** start of Data block **

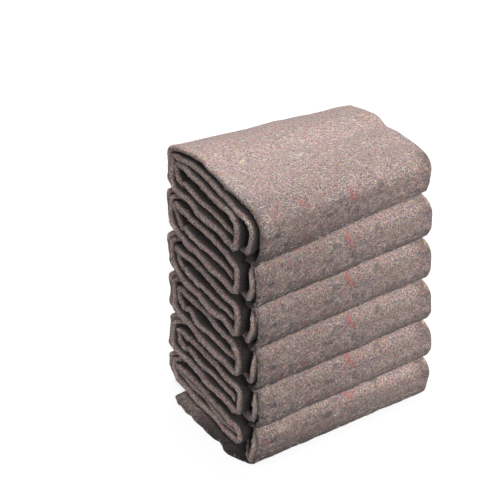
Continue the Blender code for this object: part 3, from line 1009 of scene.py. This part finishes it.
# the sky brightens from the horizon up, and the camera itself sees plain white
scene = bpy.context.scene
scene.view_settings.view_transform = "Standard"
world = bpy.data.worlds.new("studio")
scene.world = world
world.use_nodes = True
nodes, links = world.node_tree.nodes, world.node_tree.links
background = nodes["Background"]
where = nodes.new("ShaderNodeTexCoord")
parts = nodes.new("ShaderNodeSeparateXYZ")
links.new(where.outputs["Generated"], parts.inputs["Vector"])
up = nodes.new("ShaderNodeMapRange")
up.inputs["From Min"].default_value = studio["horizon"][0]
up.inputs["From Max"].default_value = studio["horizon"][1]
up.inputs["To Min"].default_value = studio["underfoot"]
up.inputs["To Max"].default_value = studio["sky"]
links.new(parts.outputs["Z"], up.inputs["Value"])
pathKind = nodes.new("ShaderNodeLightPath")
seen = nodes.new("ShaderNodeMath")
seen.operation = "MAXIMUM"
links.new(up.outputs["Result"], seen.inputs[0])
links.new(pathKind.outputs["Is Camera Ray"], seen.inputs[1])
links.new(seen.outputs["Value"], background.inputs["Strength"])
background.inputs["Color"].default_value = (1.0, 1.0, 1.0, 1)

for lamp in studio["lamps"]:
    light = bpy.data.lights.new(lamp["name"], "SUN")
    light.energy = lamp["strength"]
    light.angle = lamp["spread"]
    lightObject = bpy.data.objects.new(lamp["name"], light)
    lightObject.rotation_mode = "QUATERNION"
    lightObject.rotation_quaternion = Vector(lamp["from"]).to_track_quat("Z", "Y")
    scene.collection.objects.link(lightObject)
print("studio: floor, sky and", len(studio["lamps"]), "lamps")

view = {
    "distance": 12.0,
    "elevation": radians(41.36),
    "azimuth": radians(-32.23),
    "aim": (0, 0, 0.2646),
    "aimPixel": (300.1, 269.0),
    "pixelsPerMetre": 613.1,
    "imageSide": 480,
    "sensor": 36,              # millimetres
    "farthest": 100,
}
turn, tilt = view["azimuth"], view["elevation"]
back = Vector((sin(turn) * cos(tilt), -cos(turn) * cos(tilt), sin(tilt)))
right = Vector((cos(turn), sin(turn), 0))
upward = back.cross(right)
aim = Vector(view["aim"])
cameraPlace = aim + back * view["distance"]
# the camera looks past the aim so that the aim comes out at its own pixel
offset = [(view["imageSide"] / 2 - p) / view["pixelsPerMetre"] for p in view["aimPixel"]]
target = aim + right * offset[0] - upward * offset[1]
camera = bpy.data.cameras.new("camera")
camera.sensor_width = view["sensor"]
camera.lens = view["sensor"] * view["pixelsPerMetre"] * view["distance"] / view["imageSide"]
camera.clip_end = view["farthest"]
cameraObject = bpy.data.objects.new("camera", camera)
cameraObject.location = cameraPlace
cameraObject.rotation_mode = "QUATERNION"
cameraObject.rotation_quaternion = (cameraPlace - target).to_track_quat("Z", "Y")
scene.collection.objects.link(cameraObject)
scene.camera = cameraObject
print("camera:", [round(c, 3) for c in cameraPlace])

** end of Data block **

> [Instructions to follow] Copy each line of the data exactly, leaving nothing out.

> [Written response]
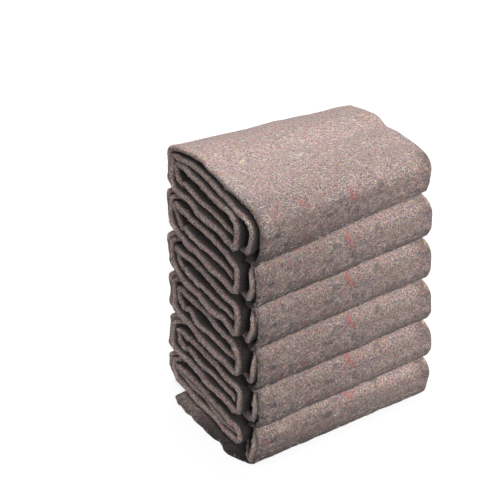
Continue the Blender code for this object: part 3, from line 1009 of scene.py. This part finishes it.
# the sky brightens from the horizon up, and the camera itself sees plain white
scene = bpy.context.scene
scene.view_settings.view_transform = "Standard"
world = bpy.data.worlds.new("studio")
scene.world = world
world.use_nodes = True
nodes, links = world.node_tree.nodes, world.node_tree.links
background = nodes["Background"]
where = nodes.new("ShaderNodeTexCoord")
parts = nodes.new("ShaderNodeSeparateXYZ")
links.new(where.outputs["Generated"], parts.inputs["Vector"])
up = nodes.new("ShaderNodeMapRange")
up.inputs["From Min"].default_value = studio["horizon"][0]
up.inputs["From Max"].default_value = studio["horizon"][1]
up.inputs["To Min"].default_value = studio["underfoot"]
up.inputs["To Max"].default_value = studio["sky"]
links.new(parts.outputs["Z"], up.inputs["Value"])
pathKind = nodes.new("ShaderNodeLightPath")
seen = nodes.new("ShaderNodeMath")
seen.operation = "MAXIMUM"
links.new(up.outputs["Result"], seen.inputs[0])
links.new(pathKind.outputs["Is Camera Ray"], seen.inputs[1])
links.new(seen.outputs["Value"], background.inputs["Strength"])
background.inputs["Color"].default_value = (1.0, 1.0, 1.0, 1)

for lamp in studio["lamps"]:
    light = bpy.data.lights.new(lamp["name"], "SUN")
    light.energy = lamp["strength"]
    light.angle = lamp["spread"]
    lightObject = bpy.data.objects.new(lamp["name"], light)
    lightObject.rotation_mode = "QUATERNION"
    lightObject.rotation_quaternion = Vector(lamp["from"]).to_track_quat("Z", "Y")
    scene.collection.objects.link(lightObject)
print("studio: floor, sky and", len(studio["lamps"]), "lamps")

view = {
    "distance": 12.0,
    "elevation": radians(41.36),
    "azimuth": radians(-32.23),
    "aim": (0, 0, 0.2646),
    "aimPixel": (300.1, 269.0),
    "pixelsPerMetre": 613.1,
    "imageSide": 480,
    "sensor": 36,              # millimetres
    "farthest": 100,
}
turn, tilt = view["azimuth"], view["elevation"]
back = Vector((sin(turn) * cos(tilt), -cos(turn) * cos(tilt), sin(tilt)))
right = Vector((cos(turn), sin(turn), 0))
upward = back.cross(right)
aim = Vector(view["aim"])
cameraPlace = aim + back * view["distance"]
# the camera looks past the aim so that the aim comes out at its own pixel
offset = [(view["imageSide"] / 2 - p) / view["pixelsPerMetre"] for p in view["aimPixel"]]
target = aim + right * offset[0] - upward * offset[1]
camera = bpy.data.cameras.new("camera")
camera.sensor_width = view["sensor"]
camera.lens = view["sensor"] * view["pixelsPerMetre"] * view["distance"] / view["imageSide"]
camera.clip_end = view["farthest"]
cameraObject = bpy.data.objects.new("camera", camera)
cameraObject.location = cameraPlace
cameraObject.rotation_mode = "QUATERNION"
cameraObject.rotation_quaternion = (cameraPlace - target).to_track_quat("Z", "Y")
scene.collection.objects.link(cameraObject)
scene.camera = cameraObject
print("camera:", [round(c, 3) for c in cameraPlace])